Trent’anni fa moriva il grande gallerista. Il documentario di Gelormini, prodotto da Azzolini, ce lo fa rivivere. Con garbo, senza enfasi ma senza minimizzare
Trent’anni fa, moriva Lucio Amelio. E viene da sorridere a leggere i paroloni contemporanei sul fare sistema. Su Napoli che starebbe diventando modello nazionale. Oggi è tutto seguito passo passo. Riunioni, tavoli programmatici, sinergie. E poi pensi a lui. Che a cavallo tra gli anni Settanta e Ottanta, tra il colera e gli anni record dei morti ammazzati per camorra, portò Napoli al centro della galassia dell’arte contemporanea. Pochi mesi fa, è uscito un documentario (su RaiPlay e da oggi anche su Sky Arte) su questo gigantesco personaggio che nel calcio sarebbe definito un fuoriclasse. Lo ha girato Nicolangelo Gelormini. E lo ha prodotto Davide Azzolini uno che per brevità definiamo partenopeo atipico. Che da circa vent’anni attraverso la sua produzione trasversale racconta personaggi e angolature (napoletani e non) dati per scontati. Da Enzo Avitabile, firmato da Jonathan Demme (una storia che andrebbe raccontata bene) a Napoli 44 di Norman Lewis (per la regia di Francesco Patierno). E adesso si è dedicato a Lucio Amelio napoletano per cui varrebbe la pena utilizzare quel termine oggi purtroppo inflazionato: geniale. È il motivo per cui non lo utilizzeremo.
Lucio Amelio sta a ricordarci che la storia di Napoli è sempre la stessa. Forse non riguarda solo Napoli, non lo sappiamo. Fatto sta che la città riconosce il tuo valore solo post mortem. Il documentario lo mostra chiaramente, ma senza assumere un tono di denuncia. Osserva. E riporta. Senza enfasi ma anche senza minimizzare. In realtà Lucio Amelio il problema non se l’è mai posto. Era troppo impegnato a lavorare e a seguire la sua passione. A trasformare Napoli in luoghi di incontri possibili, come scrive Artribune. Era sempre pronto a rialzarsi. Ed era anch’egli un artista. Come quando alla fiera di Basilea chiese ai suoi amici di andare periodicamente al microfono e annunciare “il signor Lucio Amelio è atteso in direzione”. Il risultato fu la curiosità che si creò attorno a questo Lucio Amelio allora sconosciuto ai più.

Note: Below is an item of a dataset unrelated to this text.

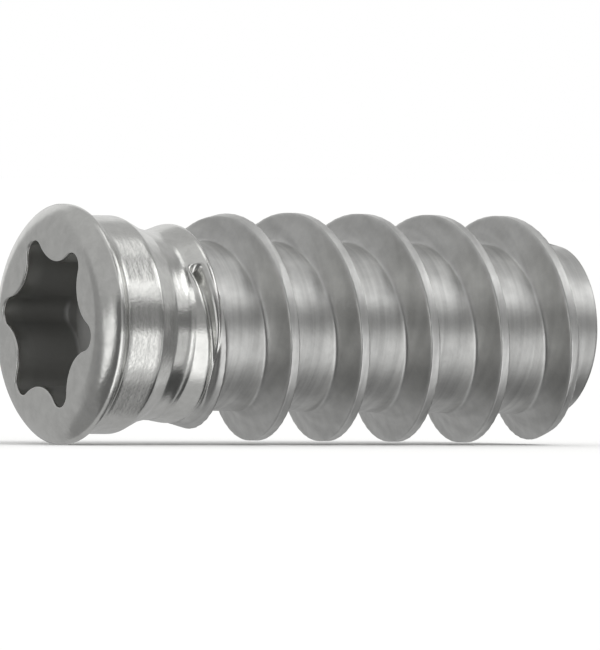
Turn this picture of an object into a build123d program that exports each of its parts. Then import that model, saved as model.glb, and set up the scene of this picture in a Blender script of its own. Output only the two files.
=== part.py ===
from build123d import *
from math import ceil, cos, radians, sin, tan
import os

# A short connecting screw: one piece of plated steel, with a low domed head, a six-lobe
# star recess, a collar and a waisted neck, and a coarse right-hand thread to a blunt end.
# Lengths are in millimetres. Stations are distances from the head's front face.
# The screw is drawn head down on the Z axis and laid along +X at the end.

# overall
screw_length = 15.35
thread_diameter = 6.0
core_diameter = 4.36
thread_pitch = 2.112

# head: a flat front, a dome out to the rim, a thin land, and a cone down to the collar
front_diameter = 4.8
rim_diameter = 6.2
dome_height = 0.42
dome_radius = 1.1
land_length = 0.14
rim_cone_length = 0.28

# neck: a collar that fills the hole, a steep fall, a waist, and a low band before the thread
collar_diameter = 5.64
collar_end = 1.85
fall_end = 2.42
fall_height = 0.12
waist_diameter = 4.84
waist_station = 2.95
band_diameter = 5.24
band_start = 3.56
band_end = 3.7
band_fall = 0.2

# corner radii along the neck, from behind the rim to the band's end
neck_radii = (0.1, 0.2, 0.5, 0.6, 0.25, 0.08)

# star recess: lobes measured point to point and hollow to hollow, over a conical floor
star_points = 6
star_across_points = 4.5
star_across_hollows = 3.27
star_point_radius = 0.37
star_turn = 39.0
star_depth = 1.9
star_floor_angle = 120.0

# thread ridge: its foot is a share of the pitch and starts just inside the core, and its
# hollow flanks leave the foot at an angle to the axis and end at a narrow crest
foot_share = 0.46
foot_sink = 0.05
foot_angle = 58.0
crest_width = 0.24
crest_station = 2.01

# the ridge rises out of the neck along a cone and is rounded off towards the tip,
# where both lifts are its height above the core
run_in_start = 3.2
run_in_lift = 0.19
run_in_end = 5.86
run_out_length = 1.75
run_out_lift = 0.17
crest_room = 0.05
tip_edge = 0.06


def turned(outline):
    """Revolve an outline of (radius, station) edges about the screw's axis."""
    return revolve(Plane.XZ * make_face(outline), Axis.Z)


def head_and_neck():
    """The plain end of the screw, from its front face to just inside the core."""
    front = (front_diameter / 2, 0)
    rim = rim_diameter / 2
    collar = collar_diameter / 2
    waist = waist_diameter / 2
    band = band_diameter / 2
    land_end = dome_height + land_length
    back = (core_diameter / 2 - band_fall, band_end + band_fall)
    neck = FilletPolyline(
        (rim, land_end),
        (collar, land_end + rim_cone_length),
        (collar, collar_end),
        (waist + fall_height, fall_end),
        (waist, waist_station),
        (band, band_start),
        (band, band_end),
        back,
        radius=neck_radii,
    )
    return turned(
        [
            Line((0, 0), front),
            RadiusArc(front, (rim, dome_height), dome_radius),
            Line((rim, dome_height), (rim, land_end)),
            neck,
            Polyline(back, (0, back[1]), (0, 0)),
        ]
    )


def star():
    """The recess's outline: point arcs and hollow arcs, tangent where they meet."""
    step = 360 / star_points
    point_centre = star_across_points / 2 - star_point_radius
    hollow_edge = star_across_hollows / 2
    # tangent arcs fix the hollow's radius
    shadow = point_centre * cos(radians(step / 2))
    square = point_centre**2 + hollow_edge**2 - 2 * hollow_edge * shadow
    hollow_radius = (square - star_point_radius**2) / (
        2 * (shadow + star_point_radius - hollow_edge)
    )
    centre = Vector(point_centre, 0)
    hollow = Vector(hollow_edge + hollow_radius, 0).rotate(Axis.Z, step / 2)
    joint = centre + (hollow - centre).normalized() * star_point_radius
    joint_before = Vector(joint.X, -joint.Y)
    tip = (star_across_points / 2, 0)
    hollow_middle = Vector(hollow_edge, 0).rotate(Axis.Z, step / 2)
    lobe = [
        ThreePointArc(joint_before, tip, joint),
        ThreePointArc(joint, hollow_middle, joint_before.rotate(Axis.Z, step)),
    ]
    arcs = [
        edge.rotate(Axis.Z, star_turn + step * n) for n in range(star_points) for edge in lobe
    ]
    return make_face(arcs)


def recess():
    """The star's straight walls and its conical floor."""
    hollow = star_across_hollows / 2
    floor = Cone(
        hollow,
        0,
        hollow / tan(radians(star_floor_angle / 2)),
        align=(Align.CENTER, Align.CENTER, Align.MIN),
    )
    return extrude(star(), star_depth) + Pos(0, 0, star_depth) * floor


def ridge():
    """The thread's ridge at its full height, from inside the collar to beyond the tip."""
    crest = thread_diameter / 2
    foot = core_diameter / 2 - foot_sink
    foot_half = foot_share * thread_pitch / 2
    across = sin(radians(foot_angle))
    along = cos(radians(foot_angle))
    flank = TangentArc((foot, -foot_half), (crest, -crest_width / 2), tangent=(across, along))
    far_flank = TangentArc((foot, foot_half), (crest, crest_width / 2), tangent=(across, -along))
    crest_line = Line(flank @ 1, far_flank @ 1)
    foot_line = Line(far_flank @ 0, flank @ 0)
    section = make_face([flank, crest_line, far_flank, foot_line])
    start = Pos(0, 0, crest_station)
    turn = Helix(thread_pitch, thread_pitch, crest)
    turns = ceil((screw_length - crest_station + foot_half) / thread_pitch)
    # one turn at a time, so that a finer or a coarser pitch joins the core as well
    path = Wire([start * Pos(0, 0, n * thread_pitch) * turn for n in range(turns)])
    return sweep(start * (Plane.XZ * section), path, is_frenet=True)


def thread_room():
    """The space that the ridge may fill: run-in cone, full height, rounded run-out."""
    core = core_diameter / 2
    full = thread_diameter / 2 + crest_room
    run_in = (core + run_in_lift, run_in_start)
    run_out_start = (full, screw_length - run_out_length)
    run_out = (core + run_out_lift, screw_length - tip_edge)
    end = (core - tip_edge, screw_length)
    return turned(
        [
            Polyline((0, run_in_start), run_in, (full, run_in_end), run_out_start),
            TangentArc(run_out_start, run_out, tangent=(0, 1)),
            Polyline(run_out, end, (0, screw_length), (0, run_in_start)),
        ]
    )


# the core and the ridge both run past the tip, and the room ends them there
core = Cylinder(
    core_diameter / 2,
    screw_length + thread_pitch,
    align=(Align.CENTER, Align.CENTER, Align.MIN),
)
shank = (core + ridge()) & thread_room()
screw = head_and_neck() + shank - recess()

# the head faces -X and the tip +X
laid = Rot(0, 90, 0) * screw

os.makedirs("parts", exist_ok=True)
export_step(laid, "parts/screw.step")
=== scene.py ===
import math

import bpy
import numpy as np
from mathutils import Matrix, Vector


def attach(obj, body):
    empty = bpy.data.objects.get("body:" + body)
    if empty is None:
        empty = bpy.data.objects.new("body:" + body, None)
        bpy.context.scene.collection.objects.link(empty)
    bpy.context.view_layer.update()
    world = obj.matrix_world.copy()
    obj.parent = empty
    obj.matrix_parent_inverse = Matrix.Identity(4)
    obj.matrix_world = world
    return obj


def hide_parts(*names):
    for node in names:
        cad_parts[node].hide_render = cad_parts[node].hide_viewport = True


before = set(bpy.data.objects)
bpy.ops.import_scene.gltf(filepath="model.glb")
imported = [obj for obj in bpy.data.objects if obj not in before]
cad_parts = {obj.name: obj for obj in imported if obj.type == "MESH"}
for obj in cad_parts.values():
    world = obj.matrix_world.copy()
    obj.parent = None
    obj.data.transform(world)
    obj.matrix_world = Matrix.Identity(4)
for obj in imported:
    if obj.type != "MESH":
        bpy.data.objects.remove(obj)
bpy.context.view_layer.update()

mm = 0.001

# what a user would change on the screw; lengths in millimetres, angles in degrees.
# Stations are distances along the axis from the head's front face, and angles round the
# axis count from underneath, over the far side and the top, to the near side.
screw = {
    "length": 15.35,
    "threadDiameter": 6.0,
    "coreDiameter": 4.36,
    "pitch": 2.112,
    # head
    "frontDiameter": 4.8,
    "rimDiameter": 6.2,
    "domeHeight": 0.42,
    "domeRadius": 1.1,
    "landLength": 0.14,
    "rimConeLength": 0.28,
    # neck, with its corner radii from the rim's edge to the band's end
    "collarDiameter": 5.64,
    "collarEnd": 1.85,
    "fallEnd": 2.42,
    "fallHeight": 0.12,
    "waistDiameter": 4.84,
    "waistStation": 2.95,
    "bandDiameter": 5.24,
    "bandStart": 3.56,
    "bandEnd": 3.7,
    "bandFall": 0.35,
    "bandEase": 0.1,  # how much less the band stands out underneath
    "neckRadii": [0.05, 0.1, 0.2, 0.5, 0.6, 0.25, 0.08],
    # star recess
    "starPoints": 6,
    "starAcrossPoints": 4.5,
    "starAcrossHollows": 3.27,
    "starPointRadius": 0.37,
    "starTurn": 39.0,
    "starDepth": 1.9,
    "floorAngle": 120.0,
    "mouthRound": 0.07,
    # thread
    "footShare": 0.46,  # of the pitch
    "footSink": 0.05,
    "footAngle": 58.0,
    "crestWidth": 0.24,
    "crestStation": 2.01,
    "crestRound": 0.1,
    "valleyRound": 0.06,
    "neckJoinRound": 0.03,
    "runInStart": 3.2,
    "runInLift": 0.19,
    "runInEnd": 5.86,
    "runOutLength": 1.75,
    "runOutLift": 0.17,
    "crestRoom": 0.05,
    "tipEdge": 0.06,
    # groove where the thread bites into the band, and the pit that it starts in
    "grooveFrom": 231.0,
    "grooveBite": 2.0,  # the angle in which it reaches its depth
    "grooveEnd": 335.0,
    "grooveFade": 60.0,  # the angle in which it fades out before its end
    "grooveOffset": 0.08,
    "grooveHalf": 0.1,
    "grooveDepth": 0.2,
    "pitDepth": 0.3,
    "pitSize": 10.0,  # the angle from its middle to where it is a third as deep
    # how finely the skin is drawn: rows of points in each stretch, and steps
    "columns": 240,
    "floorRows": 8,
    "ledgeRows": 4,
    "wallRows": 14,
    "mouthRows": 4,
    "frontRows": 6,
    "domeRows": 8,
    "endRows": 11,
    "neckStep": 0.09,
    "threadFrom": 3.05,
    "threadStep": 0.04,
    "gather": 0.45,  # spacing of the thread's rows at the crest, as a share of its step
    "floorPoint": 0.02,  # the innermost ring, as a share of the floor
    # where the finish changes, and where the recess's painted shade grows
    "recessShade": 0.6,  # into the recess, where its painted shade and its duller finish are full
    "rolledOver": 0.4,  # from the band's start, where it is fully the thread's
}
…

Lucio Amelio e la domanda “ma che significa?”
Di episodi da raccontare ce ne sono tanti. Come quando si incazzava alla domanda “ma che significa?” riferita a un’opera. «L’arte contemporanea è una bomba a scoppio ritardato. Tu guarda, poi dopo, quando avrai assimilato, capirai di cosa si tratta». Amelio giocava col fascino che Napoli esercitava su artisti e acquirenti. Era un venditore inarrivabile. Vendeva qualsiasi, come ricorda in maniera colorita Nino Longobardi. Poi c’è la serata di cui a Napoli si parla da sempre. La festa al City Hall Cafè storico locale di Dino Luglio. Festa raccontata ancora oggi. E che compare anche nel primo documentario di Giorgio Verdelli su Pino Daniele. Non “Il tempo resterà” (decisamente dimenticabile), ma quello allestito in pochi giorni e mandato in onda sulla Rai pochi giorni dopo la morte del padre di Napul’è : un prodotto superlativo e finito chissà dove.
Ma torniamo a “Lucio Amelio”. Il documentario ci porta in quella festa, in quella Napoli che in cui la cultura e l’originalità non avevano tempo da perdere con le barbarie di oggi sul neoborbonismo e idiozie varie. Amelio portò a Napoli e fece incontrare Beuys (il suo artista d’elezione) e Andy Warhol. Così come fece cadere la sacralità del Museo di Capodimonte con un’incursione di arte contemporanea: il grande Cretto nero di Alberto Burri accanto a Caravaggio. Ovviamente l’invenzione e la mostra Terrae Motus che oggi è alla Reggia di Caserta. L’aveva ideata per Napoli, gli ultimi anni della sua vita li dedicò alla ricerca di un luogo che potesse ospitarla e che poi sarebbe diventata il museo d’arte contemporanea di Napoli. Tante le porte in faccia che ricevette, pari al numero di elogi che oggi gli riservano. Fu certamente un dolore per lui. Ma Lucio Amelio è e resterà nella storia di Napoli (e ovviamente non solo), dei funzionari burocrati non è rimasta traccia.